I just don't think Jason and the Callers get Darryl (understatement alert). They're a bit flummuxed concerning his contentious assaults on their Roman Catholic one-true-church paradise paradigm, which assault is really a defense of Reformed Protestantism against the Callers' claims. Well if I can, I'd like to add my two cents as to the apparent necessity of Hart's controversial bent.  DGH is someone writing these blog posts purposefully for the good (faithful are the wounds of a friend, Prov. 26:7) of brothers that have gone astray and for those who might be tempted to do so. A commitment to the truth of Scripture necessitates a certain militancy, a posture out of step in our can't-we-all-just-get-along modern age. And rather than supply my own deep thoughts in support of that contention, I think it best to let DGH (this post is all about him), who apparently has become known in some circles as one who can’t string together a cogent argument if his life depended on it (Stellman comment), provide a cogent argument in his own words (with a little help from his friends...).
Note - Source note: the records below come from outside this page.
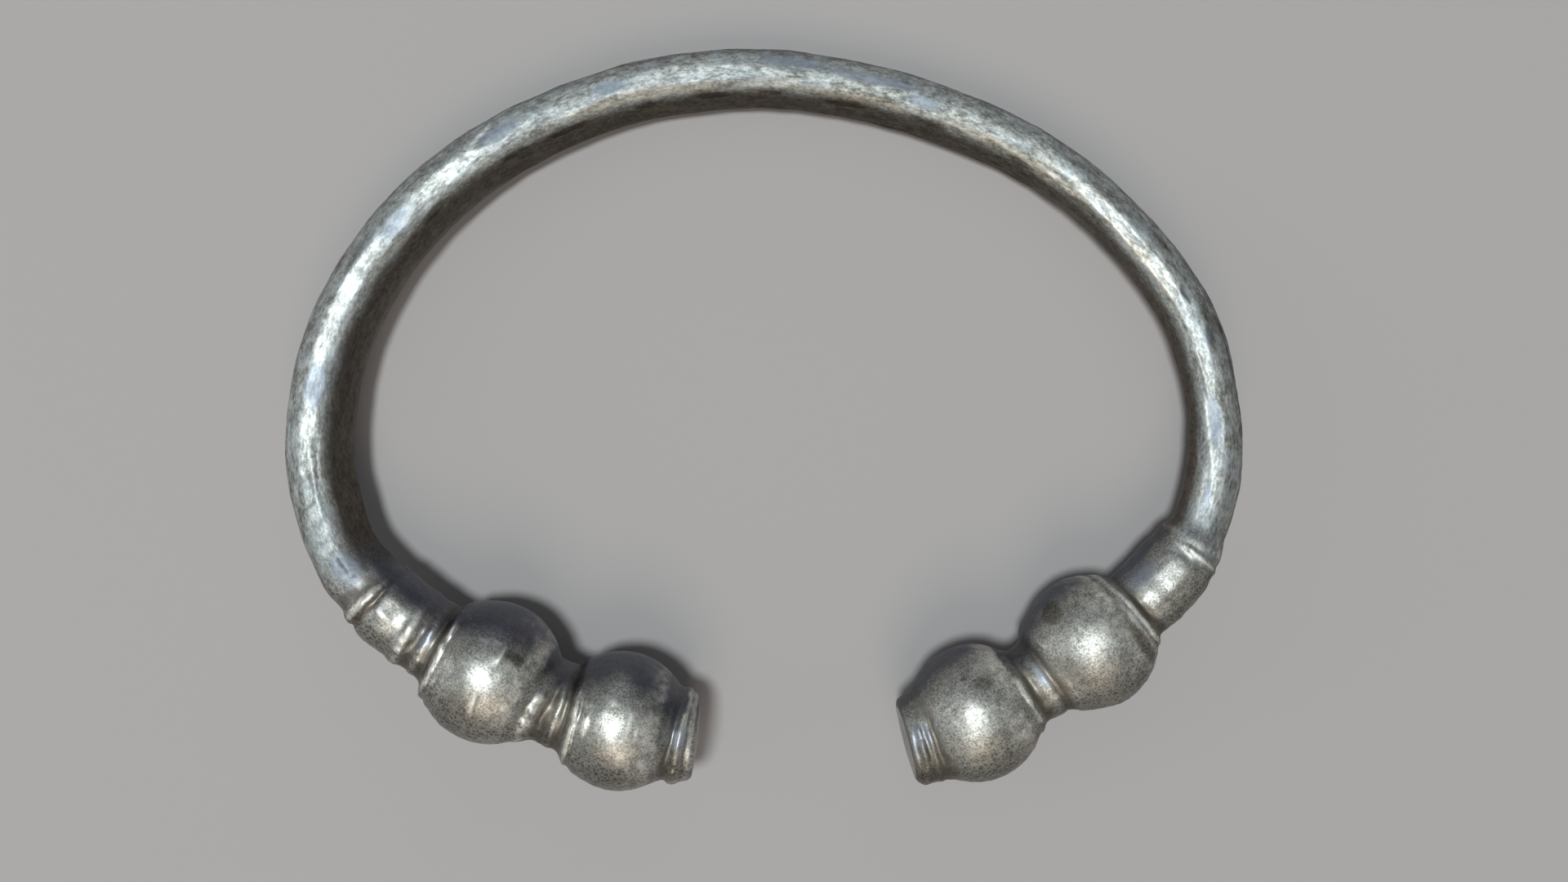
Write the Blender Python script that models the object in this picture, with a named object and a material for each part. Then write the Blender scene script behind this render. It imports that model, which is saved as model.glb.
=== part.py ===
"""Open silver bracelet: one bar bent into an oval hoop, with two round beads and moulded rings at each end.

Metres, +Z up. The bracelet lies on its side, as it does when it is put down. +Y points to the back of the
hoop, and the gap between its two ends is at -Y. The origin is on the table, under the middle of the bounding
box.
"""
import math

import bmesh
import bpy
import numpy as np

MM = 0.001

# Hoop. Its axis is an oval of four quarter ellipses, measured from the oval's centre.
REACH_LEFT = 32.80 * MM
REACH_RIGHT = 36.52 * MM
RISE_TO_BACK = 28.39 * MM
DROP_TO_FRONT = 23.28 * MM
# The hoop ends a little past the oval's widest points, as angles on its quarter ellipses.
PAST_WIDEST_LEFT = 16.8
PAST_WIDEST_RIGHT = 16.0
# Radius of the bar at six places along the hoop, from its left end to its right end.
BAR_RADII = {
    "left_end": 2.41 * MM,
    "left_side": 2.38 * MM,
    "left_of_back": 2.14 * MM,
    "back": 2.19 * MM,
    "right_side": 2.06 * MM,
    "right_end": 2.15 * MM,
}
# Angles on the oval of the four places between the hoop's ends
BAR_RADIUS_ANGLES = {"left_side": 146.0, "left_of_back": 109.0, "back": 90.0, "right_side": 45.0}

# Left terminal, from the hoop's end outwards. A seat is the radius at which a ring sits on a bead.
LEFT = {
    "shoulder_length": 4.30 * MM,
    "barrel_length": 4.33 * MM,
    "cove_length": 2.65 * MM,
    "neck_length": 2.99 * MM,
    "end_cove_length": 0.72 * MM,
    "collar_length": 1.25 * MM,
    "bead_1_radius": 5.45 * MM,
    "bead_2_radius": 5.30 * MM,
    "ring_1_radius": 2.80 * MM,
    "barrel_radius": 3.08 * MM,
    "cove_radius": 3.10 * MM,
    "neck_radius": 3.33 * MM,
    "collar_radius": 3.68 * MM,
    "end_radius": 3.27 * MM,
    "ring_3_seat": 3.33 * MM,
    "ring_4_seat": 3.60 * MM,
    "ring_5_seat": 3.95 * MM,
    "collar_seat": 3.50 * MM,
    "turn_to_ring_1": 19.3,
    "turn_to_ring_3": 16.4,
    "turn_to_ring_4": 4.4,
    "turn_to_ring_5": 11.4,
    "turn_to_collar": 0.4,
    "turn_to_end": 7.9,
}

# Right terminal, which is shorter in the shoulder and more worn.
RIGHT = {
    "shoulder_length": 1.86 * MM,
    "barrel_length": 4.44 * MM,
    "cove_length": 2.33 * MM,
    "neck_length": 3.26 * MM,
    "end_cove_length": 0.51 * MM,
    "collar_length": 2.05 * MM,
    "bead_1_radius": 5.23 * MM,
    "bead_2_radius": 5.28 * MM,
    "ring_1_radius": 2.71 * MM,
    "barrel_radius": 2.98 * MM,
    "cove_radius": 2.95 * MM,
    "neck_radius": 3.15 * MM,
    "collar_radius": 3.79 * MM,
    "end_radius": 3.40 * MM,
    "ring_3_seat": 3.23 * MM,
    "ring_4_seat": 3.97 * MM,
    "ring_5_seat": 3.56 * MM,
    "collar_seat": 4.20 * MM,
    "turn_to_ring_1": 9.6,
    "turn_to_ring_3": 18.9,
    "turn_to_ring_4": 1.2,
    "turn_to_ring_5": 10.7,
    "turn_to_collar": 1.6,
    "turn_to_end": 10.4,
}

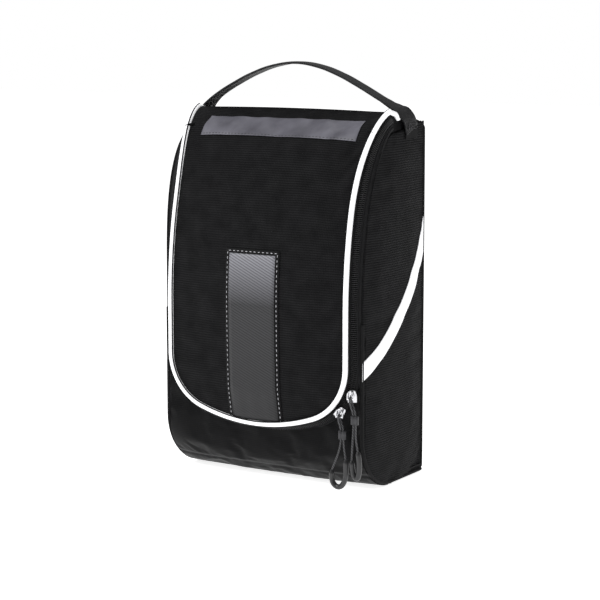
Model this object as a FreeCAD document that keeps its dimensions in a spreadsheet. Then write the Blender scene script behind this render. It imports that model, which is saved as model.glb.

Excerpts from the essay Make War No More? by D.G. Hart (Always Reformed: Essays in Honor of W. Robert Godfrey)-
When Machen wrote that liberalism was un-Christian he did so within the context of a church, the PCUSA, which functioned very much like a old boys' club where accusations of infidelity were not only in bad taste but also constituted a breach of the ninth commandment...
 Machen's defense of militancy went in two directions.  The first was to argue for the civil necessity of intolerance. The state, he wrote, was an involuntary organization and so citizens, by virtue of being born into it were forced to be members of it whether they wanted to or not.  For the state, therefore, "to prescribed any one type of opinion or any one type of  opinion or education for its citizens" was the crassest form of intolerance. In other words, the modern state was ideally a tolerant society. But churches were different. By nature churches and other kinds of voluntary organizations were inherently intolerant or else they would "cease to exist..."
The second argument for combativeness was to go to Scripture itself... he defended intolerance again but this time linked it directly to the gospel. He declared,
  • To pray for tolerance without careful definition of that of which you are to be tolerant, is just to pray for the breakdown of the Christian religion; for the Christian religion is intolerant to the core. There lies the whole offense of the Cross--and also the whole power of it. Always the gospel would have been received with favor by the world if it had been presented merely as one way of salvation; the offense came because it was presented as the only way, and because it made relentless war upon all other ways.
... The offense of the cross and the claims of Christ upon the believer made it impossible for the church and the Christian individual to avoid controversy, "Show me a professing Christian of whom all men speak well, and I will show you a man who is probably unfaithful to His Lord"... A Christian who avoids argument," he argued, "is not the Christianity of the New Testament..."
 Of course, for many conservative Protestants outside the Reformed world, the OPC's militancy was peculiar, idiosyncratic, and uncharitable. But as Ned B. Stonehouse explained, the OPC's point in fighting was, much like Machen's, to defend the truth against error. "Controversy," Stonehouse wrote, "lays bare sins and weaknesses which must be deplored and overcome. But controversy is also a necessary feature of the life of the Church of Christ as it wages its battle for the truth." In fact, "only a dead or moribund church" would be without controversy in "days of unbelief and ungodliness, of doctrinal indifferentism and lukewarmness and compromise." Consequently, disputes within the church, according to Stonehouse, would actually be the basis for encouragement.  Folks who do not see the error of their position would, of course, think that controversy with them, at least, was wrong and unnecessary. But if the foundation of Christianity could be found in the "proclamation and defence of the truth of God regardless of consequences," then to the degree that the OPC shared this conviction it would always be engaged in on controversy or another...
But Machen knew that militancy was not simply part of his heritage at Old Princeton. It was part and parcel of being a follower of Jesus Christ.  As he told Westimentster students in 1931, 
  • I we face the real situation in the church and in the world, and decide, despite that situation, to stand firmly for the gospel of Christ, we shall be very likely indeed to find ourselves engaged in controversy. But if we are going to avoid controversy, we might as well close our Bibles, for the New Testament is a controversial book practically from beginning to end. The New Testament writers and our Lord himself presented truth in sharp contrast with error, and indeed that is the only way in which truth can be presented in any clear and ringing way.
In other words, to engage in controversy is not merely to be one of Machen's warrior children. It is to belong to the church militant.

1 comment:

  1. Even tough the wages of sin is death, there is also a death which is good, and into which it's a good thing to be imputed. I speak of the death of Christ to the guilt of the law, as referenced in Romans 6.

    As a pacifist, I must say that there is also a good and necessary war, and it's the one which leans on the everlasting arms. To not fight the war in which Hart is engaged would be nothing but indifference, even fatalism.